Monday, January 5, 2009
Thomas Struth ... continued...
I swear I didn't know, but admit I should have known, when I wrote my reflections on the Audience series in Düsseldorf, that Struth actually photographed the swarm of crowds before Velasquez' masterpiece, Las Meninas, in the Prado. The series is another of his museum series now on display in the Objectivités. La photographie à Düsseldorf at the Musée d'Art Moderne de la Ville de Paris.
When I saw these yesterday, I once again found the series compelling, as compelling, maybe more so then in Düsseldorf because it was more comfortably hung. However, I was struck by the fact that all the same questions and issues came up for me as I pondered the Museo del Prado series. Looking at the boy in the front who is way more interested in Struth's camera than he is in Velasquez' painting, or the waving hand of the tour guide that alerts the group to what's necessary to see in las Meninas, the young men in the foreground who use the opportunity to talk amongst themselves, even the tourists who prefer to see this extraordinary work through their own digital camera lens, I am again reminded of the practices of looking and not looking that are handed out to us by the museum and the culture industry alike. The same contradictory, unfathomable behaviors, poses and gazes are in operation before Las Meninas as they are in the presence of the absent David in the Audience series.

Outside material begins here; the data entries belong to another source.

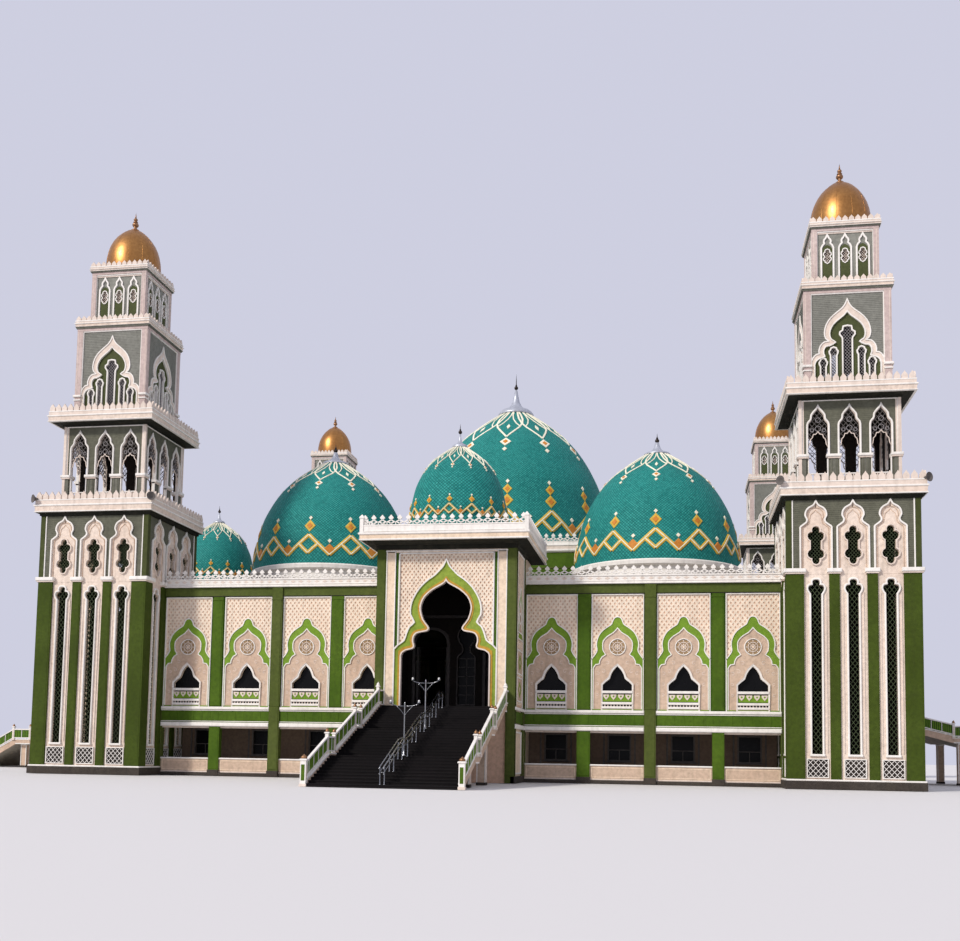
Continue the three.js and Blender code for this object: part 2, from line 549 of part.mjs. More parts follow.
// side stairs: flights carry their rails
for (const [name, w] of [['right', RIGHT], ['left', LEFT]]) {
  ['lower', 'middle', 'upper'].forEach((n, i) => {
    const f = SIDE_FLIGHTS[i];
    const list = [flight(f, i < 2)];
    for (const c of [-1, 1]) {
      // rail panel just clear of the step ends, tied to the flight under its landing
      const hi = 1.05;
      const o = [
        [f.u1 - G, f.z0 + (f.z0 === 0 ? 0 : 0.03)], [f.u1 - G, f.z0 + hi], [f.u0, f.z1 + hi], [f.l0 + G, f.z1 + hi],
        [f.l0 + G, f.z1 - 0.25], [f.u0, f.z1 - 0.25],
      ];
      const s = new THREE.Shape(o.map((p) => new THREE.Vector2(p[0] * U, p[1] * U)));
      const g = new THREE.ExtrudeGeometry(s, { depth: 0.14 * U, bevelEnabled: false });
      const m = new THREE.Matrix4().makeBasis(
        new THREE.Vector3(0, -1, 0), new THREE.Vector3(0, 0, 1), new THREE.Vector3(-1, 0, 0));
      g.applyMatrix4(m);
      const x0 = c < 0 ? -STAIR_HALF - G : STAIR_HALF + G + 0.14;
      g.translate(x0 * U, -PORCH_OUT * U, 0);
      list.push(solid(g));
      list.push(box(c * (STAIR_HALF - 0.2), c * (STAIR_HALF + 0.1), -PORCH_OUT - f.u0 + 0.05, -PORCH_OUT - f.l0 - 0.1, f.z1 - 0.24, f.z1 - 0.06));
    }
    put(`${name}_stair_${n}_flight`, side(join(list), w), GRANITE, 0.5);
  });
}

export default root;
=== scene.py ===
"""Detailed looks of a mosque building with four square minarets, five tiled domes, three raised
porches and their stairs, as a 1:10 model.  Lengths below are metres of the real building, in the
frame of the CAD part (origin on the ground at the middle of the hall, front towards -Y); S turns
them into model metres."""
import math

import bpy
import numpy as np
from mathutils import Matrix, Vector
from mathutils.geometry import tessellate_polygon


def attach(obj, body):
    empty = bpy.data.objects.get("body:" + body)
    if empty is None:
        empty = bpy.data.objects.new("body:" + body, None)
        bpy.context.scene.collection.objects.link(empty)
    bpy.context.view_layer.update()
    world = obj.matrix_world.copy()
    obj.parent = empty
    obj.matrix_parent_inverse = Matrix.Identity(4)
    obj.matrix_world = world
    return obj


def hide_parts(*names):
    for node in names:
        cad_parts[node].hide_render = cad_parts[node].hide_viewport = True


S = 0.1
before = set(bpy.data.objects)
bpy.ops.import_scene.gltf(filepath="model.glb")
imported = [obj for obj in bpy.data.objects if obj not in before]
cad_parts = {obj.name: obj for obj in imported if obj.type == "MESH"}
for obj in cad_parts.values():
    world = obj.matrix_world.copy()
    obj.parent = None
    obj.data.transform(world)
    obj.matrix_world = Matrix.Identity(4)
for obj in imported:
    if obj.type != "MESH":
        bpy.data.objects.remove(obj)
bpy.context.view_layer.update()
RNG = np.random.RandomState(7)


# ------------------------------------------------------------------ materials
def srgb(r, g, b):
    def lin(c):
        c /= 255.0
        return c / 12.92 if c <= 0.04045 else ((c + 0.055) / 1.055) ** 2.4
    return (lin(r), lin(g), lin(b), 1.0)


def mix_colour(nt, fac, a, b, blend="MIX"):
    n = nt.nodes.new("ShaderNodeMix")
    n.data_type = "RGBA"
    n.blend_type = blend
    for sock, val in ((n.inputs[0], fac), (n.inputs[6], a), (n.inputs[7], b)):
        if hasattr(val, "is_output"):
            nt.links.new(val, sock)
        else:
            sock.default_value = val
    return n.outputs[2]


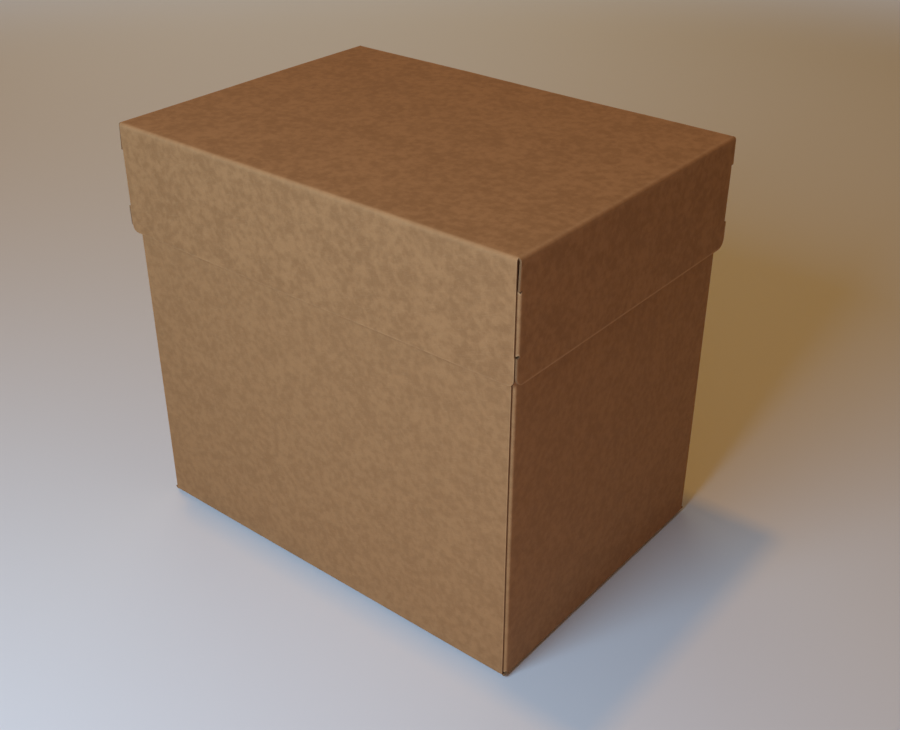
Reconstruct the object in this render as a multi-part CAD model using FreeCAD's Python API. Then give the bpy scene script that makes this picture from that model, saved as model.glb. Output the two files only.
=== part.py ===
import FreeCAD, Part
import math
import os
from dataclasses import dataclass

# Two-piece card box: a deep base tray and a lid that slides down over it, each folded from one sheet.
# Frame: origin at the middle of the underside, X along the long side, Y across it, Z up, millimetres.

# Board
board = 0.6
crease_inner_radius = 0.4
tab_fold_inner_radius = 0.1

# Space inside the base tray
inner_length = 150.0
inner_width = 106.0
inner_height = 139.0

# Fit of the lid over the base tray
lid_gap = 1.05
skirt_depth = 36.5

# Cut edges beside the folded corners
slit = 0.4
rim_slit = 0.2
end_edge_setback = 0.2
tab_root_kerf = 0.3
relief_punch_radius = 0.4

# Rounded corners at the open rim and at the tips of the glue tabs
long_wall_corner = 2.0
end_wall_corner = 3.0
tab_tip_corner = 2.0

# Corners of the base tray: glue tabs from near its bottom to near its rim
base_tab_start = 1.6
base_tab_rim_margin = 5.0
base_tab_reach = 22.0
base_tab_taper = 6.0
base_end_edge_relief = 0.3

# Corners of the lid: short glue tabs, with longer free flaps beside them
lid_tab_start = 9.2
lid_tab_rim_margin = 9.0
lid_tab_reach = 16.0
lid_tab_taper = 2.0
lid_end_edge_relief = 0.4

# Worked out from the sizes above
crease_radius = crease_inner_radius + board
tab_fold_radius = tab_fold_inner_radius + board
base_length = inner_length + 2 * board
base_width = inner_width + 2 * board
base_height = inner_height + board
lid_length = base_length + 2 * (lid_gap + board)
lid_width = base_width + 2 * (lid_gap + board)
box_height = base_height + board

X_AXIS = FreeCAD.Vector(1, 0, 0)
Y_AXIS = FreeCAD.Vector(0, 1, 0)
Z_AXIS = FreeCAD.Vector(0, 0, 1)


@dataclass
class Tray:
    """Sizes of one folded tray, which stands on its panel with its rim up and its centre on the Z axis."""

    length: float
    width: float
    depth: float
    tab_start: float
    tab_rim_margin: float
    tab_reach: float
    tab_taper: float
    end_edge_relief: float

    def __post_init__(self):
        self.half_length = self.length / 2
        self.half_width = self.width / 2
        self.tab_end = self.depth - self.tab_rim_margin
        # The tabs fold in behind the long walls, so their fold starts a board's thickness further in
        self.tab_fold = self.half_width - board - tab_fold_radius


def rounded_face(corners, across, up):
    """Flat face with the given corners (u, v, radius), where u runs along across and v along up."""
    points = [across * u + up * v for u, v, _ in corners]
    edges = []
    arcs = []
    for index, (_, _, radius) in enumerate(corners):
        corner = points[index]
        before = (points[index - 1] - corner).normalize()
        after = (points[(index + 1) % len(points)] - corner).normalize()
        if radius == 0:
            arcs.append((corner, corner))
            continue
        half_angle = before.getAngle(after) / 2
        start = corner + before * (radius / math.tan(half_angle))
        end = corner + after * (radius / math.tan(half_angle))
        inward = (before + after).normalize()
        middle = corner + inward * (radius / math.sin(half_angle) - radius)
        edges.append(Part.Arc(start, middle, end).toShape())
        arcs.append((start, end))
    for index, (_, leaving) in enumerate(arcs):
        arriving = arcs[(index + 1) % len(arcs)][0]
        edges.append(Part.makeLine(leaving, arriving))
    return Part.Face(Part.Wire(Part.__sortEdges__(edges)))


def fold_face(inner_radius, arm, start, out, up):
    """Section of board that leaves start along out, turns through a fold, and runs along up for arm."""
    outer_radius = inner_radius + board

    def point(u, v):
        return start + out * u + up * v

    def fold_arc(radius):
        half = radius * math.sqrt(0.5)
        first = point(0, outer_radius - radius)
        last = point(radius, outer_radius)
        return Part.Arc(first, point(half, outer_radius - half), last).toShape()

    edges = [
        fold_arc(outer_radius),
        Part.makeLine(point(outer_radius, outer_radius), point(outer_radius, arm)),
        Part.makeLine(point(outer_radius, arm), point(inner_radius, arm)),
        Part.makeLine(point(inner_radius, arm), point(inner_radius, outer_radius)),
        fold_arc(inner_radius),
        Part.makeLine(point(0, board), point(0, 0)),
    ]
    return Part.Face(Part.Wire(edges))


def panel(tray):
    """The flat bottom or top of a tray, out to where its folds start."""
    half_x = tray.half_length - crease_radius
    half_y = tray.half_width - crease_radius
    return Part.makeBox(2 * half_x, 2 * half_y, board, FreeCAD.Vector(-half_x, -half_y, 0))


def long_wall(tray, side):
    """A long wall, whose upright cut edges stop short of the folded corners."""
    crease = Y_AXIS * (side * (tray.half_width - crease_radius))
    fold = fold_face(crease_inner_radius, tray.depth, crease, Y_AXIS * side, Z_AXIS)
    fold.translate(X_AXIS * -tray.half_length)
    wall = fold.extrude(X_AXIS * (2 * tray.half_length))
    at_tabs = tray.half_length - tab_fold_radius - slit
    at_rim = tray.half_length - board - rim_slit
    half_outline = [
        (at_tabs, 0, 0),
        (at_tabs, tray.tab_end, 0),
        (at_rim, tray.tab_end + tab_root_kerf, 0),
        (at_rim, tray.depth, long_wall_corner),
    ]
    other_half = [(-u, v, radius) for u, v, radius in reversed(half_outline)]
    outline = rounded_face(half_outline + other_half, X_AXIS, Z_AXIS)
    outline.translate(Y_AXIS * -tray.half_width)
    return wall.common(outline.extrude(Y_AXIS * (2 * tray.half_width)))


def end_wall(tray, side):
    """An end wall, notched where its glue tabs turn the corners and free-edged above and below them."""
    crease = X_AXIS * (side * (tray.half_length - crease_radius))
    fold = fold_face(crease_inner_radius, tray.depth, crease, X_AXIS * side, Z_AXIS)
    fold.translate(Y_AXIS * -tray.half_width)
    wall = fold.extrude(Y_AXIS * (2 * tray.half_width))
    at_tabs = tray.half_width - end_edge_setback
    at_panel = at_tabs - tray.end_edge_relief
    half_outline = [
        (at_panel, 0, 0),
        (at_tabs, tray.tab_start - tab_root_kerf, 0),
        (tray.tab_fold, tray.tab_start - tab_root_kerf, 0),
        (tray.tab_fold, tray.tab_end + tab_root_kerf, 0),
        (at_tabs, tray.tab_end + tab_root_kerf, 0),
        (at_tabs, tray.depth, end_wall_corner),
    ]
    other_half = [(-u, v, radius) for u, v, radius in reversed(half_outline)]
    outline = rounded_face(half_outline + other_half, Y_AXIS, Z_AXIS)
    outline.translate(X_AXIS * -tray.half_length)
    return wall.common(outline.extrude(X_AXIS * (2 * tray.half_length)))


def glue_tab(tray, side, hand):
    """A tab that turns off an end wall through an upright fold and lies glued inside a long wall."""
    start = X_AXIS * (side * tray.half_length) + Y_AXIS * (hand * tray.tab_fold)
    fold = fold_face(tab_fold_inner_radius, tray.tab_reach, start, Y_AXIS * hand, X_AXIS * -side)
    tab = fold.extrude(Z_AXIS * tray.depth)
    root = tray.half_length
    tip = tray.half_length - tray.tab_reach
    outline = rounded_face(
        [
            (root, tray.tab_start, 0),
            (root, tray.tab_end, 0),
            (root - tab_fold_radius, tray.tab_end, 0),
            (tip, tray.tab_end - tray.tab_taper, tab_tip_corner),
            (tip, tray.tab_start + tray.tab_taper, tab_tip_corner),
            (root - tab_fold_radius, tray.tab_start, 0),
        ],
        X_AXIS * side,
        Z_AXIS,
    )
    outline.translate(Y_AXIS * -tray.half_width)
    return tab.common(outline.extrude(Y_AXIS * (2 * tray.half_width)))


def relief_punches(tray, side, hand):
    """The two round punches at the ends of a tab's fold, which keep the board from tearing there."""
    inward = FreeCAD.Vector(-side, -hand, 0).normalize()
    fold_centre = FreeCAD.Vector(side * (tray.half_length - tab_fold_radius), hand * tray.tab_fold, 0)
    outside = fold_centre - inward * (2 * tab_fold_radius)
    return [
        Part.makeCylinder(relief_punch_radius, 3 * tab_fold_radius, outside + Z_AXIS * height, inward)
        for height in (tray.tab_start, tray.tab_end)
    ]


def folded_tray(tray):
    """One sheet of board, creased, folded up and glued at its four corners."""
    walls = []
    punches = []
    for side in (-1, 1):
        walls.append(long_wall(tray, side))
        walls.append(end_wall(tray, side))
        for hand in (-1, 1):
            walls.append(glue_tab(tray, side, hand))
            punches += relief_punches(tray, side, hand)
    folded = panel(tray).fuse(walls)
    return folded.cut(punches).removeSplitter().Solids[0]


def base_tray():
    """The deep tray that holds the contents and stands on its panel."""
    sizes = Tray(
        length=base_length,
        width=base_width,
        depth=base_height,
        tab_start=base_tab_start,
        tab_rim_margin=base_tab_rim_margin,
        tab_reach=base_tab_reach,
        tab_taper=base_tab_taper,
        end_edge_relief=base_end_edge_relief,
    )
    return folded_tray(sizes)


def lid():
    """The shallow tray turned upside down, whose panel rests on the base tray's rim."""
    sizes = Tray(
        length=lid_length,
        width=lid_width,
        depth=skirt_depth,
        tab_start=lid_tab_start,
        tab_rim_margin=lid_tab_rim_margin,
        tab_reach=lid_tab_reach,
        tab_taper=lid_tab_taper,
        end_edge_relief=lid_end_edge_relief,
    )
    tray = folded_tray(sizes)
    tray.rotate(FreeCAD.Vector(0, 0, 0), X_AXIS, 180)
    tray.translate(Z_AXIS * box_height)
    return tray


os.makedirs("parts", exist_ok=True)
for name, shape in (("base_tray", base_tray()), ("lid", lid())):
    shape.exportStep(f"parts/{name}.step")
    print(name, shape.ShapeType, shape.isValid(), round(shape.Volume, 1), shape.BoundBox)
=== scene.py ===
import math
from dataclasses import dataclass

import bmesh
import bpy
from bpy.props import FloatProperty, FloatVectorProperty, IntProperty, PointerProperty
from mathutils import Matrix, Vector, noise


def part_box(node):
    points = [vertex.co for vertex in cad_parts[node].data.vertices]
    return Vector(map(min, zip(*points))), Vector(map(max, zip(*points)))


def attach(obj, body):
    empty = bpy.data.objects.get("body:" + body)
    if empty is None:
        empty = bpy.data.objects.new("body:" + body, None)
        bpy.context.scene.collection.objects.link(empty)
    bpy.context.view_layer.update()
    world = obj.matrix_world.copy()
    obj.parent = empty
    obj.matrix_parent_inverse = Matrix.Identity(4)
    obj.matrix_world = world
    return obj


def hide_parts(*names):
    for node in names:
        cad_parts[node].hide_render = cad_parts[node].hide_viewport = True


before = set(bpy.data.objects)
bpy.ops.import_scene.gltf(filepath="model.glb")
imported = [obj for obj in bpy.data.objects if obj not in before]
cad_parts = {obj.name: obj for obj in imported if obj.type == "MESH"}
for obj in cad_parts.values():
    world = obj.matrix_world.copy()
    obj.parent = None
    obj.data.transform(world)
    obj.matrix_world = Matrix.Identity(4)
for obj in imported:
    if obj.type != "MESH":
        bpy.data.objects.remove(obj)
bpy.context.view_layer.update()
base_low, base_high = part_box("base_tray")
lid_low, lid_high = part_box("lid")

bl_info = {
    "name": "Card Box with Lift-off Lid",
    "version": (1, 0, 0),
    "blender": (4, 5, 0),
    "location": "3D View > Sidebar > Card Box",
    "description": "Folds the two sheets of a kraft card box and sets them on a plain stage",
    "category": "Add Mesh",
}


# Settings

def size(name, description, default):
    """A length that can't be negative."""
    return FloatProperty(
        name=name,
        description=description,
        default=default,
        min=0.0,
        precision=5,
        subtype="DISTANCE",
        unit="LENGTH",
    )


def shift(name, description, default):
    """A length to one side or the other."""
    return FloatProperty(
        name=name,
        description=description,
        default=default,
        precision=5,
        subtype="DISTANCE",
        unit="LENGTH",
    )


def angle(name, description, degrees):
    """An angle, given in degrees."""
    return FloatProperty(
        name=name,
        description=description,
        default=math.radians(degrees),
        subtype="ANGLE",
        unit="ROTATION",
    )


def number(name, description, default):
    """A plain number that can't be negative."""
    return FloatProperty(name=name, description=description, default=default, min=0.0)


def share(name, description, default):
    """A share from 0 to 1."""
    return FloatProperty(
        name=name,
        description=description,
        default=default,
        min=0.0,
        max=1.0,
        subtype="FACTOR",
    )


def power(name, description, default):
    """The power of a lamp in watts."""
    return FloatProperty(
        name=name,
        description=description,
        default=default,
        min=0.0,
        unit="POWER",
    )


def colour(name, description, default):
    """A colour in linear values."""
    return FloatVectorProperty(
        name=name,
        description=description,
        default=default,
        size=3,
        min=0.0,
        max=1.0,
        subtype="COLOR",
    )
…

And so, I began to wonder whether or not Struth's practice was somewhat limited, at least as it relates to these museum photographs. Does the identity of the painting or even the museum for that matter change the dynamics of Struth's photographs? My companion to the Musée d'Art Moderne wanted each Struth image to raise new questions and explore new ground determined by the differing relationships between audience and individual art works. However, I am not so convinced. Surely the point of Struth's photographs is the very ignorance of the painting, or at best, the highly codified ways of looking (and not looking) when we are in an art gallery, especially before such revered works as Las Meninas? Ultimately then, Struth's photographs may look good and have a certain fascination for us as viewers in times and spaces removed from our counterparts in the image (and here, the audience in the painting before them). However, do we need to look over and over again, at different audiences in different museums? Or do we get the point from a single viewing of a single series?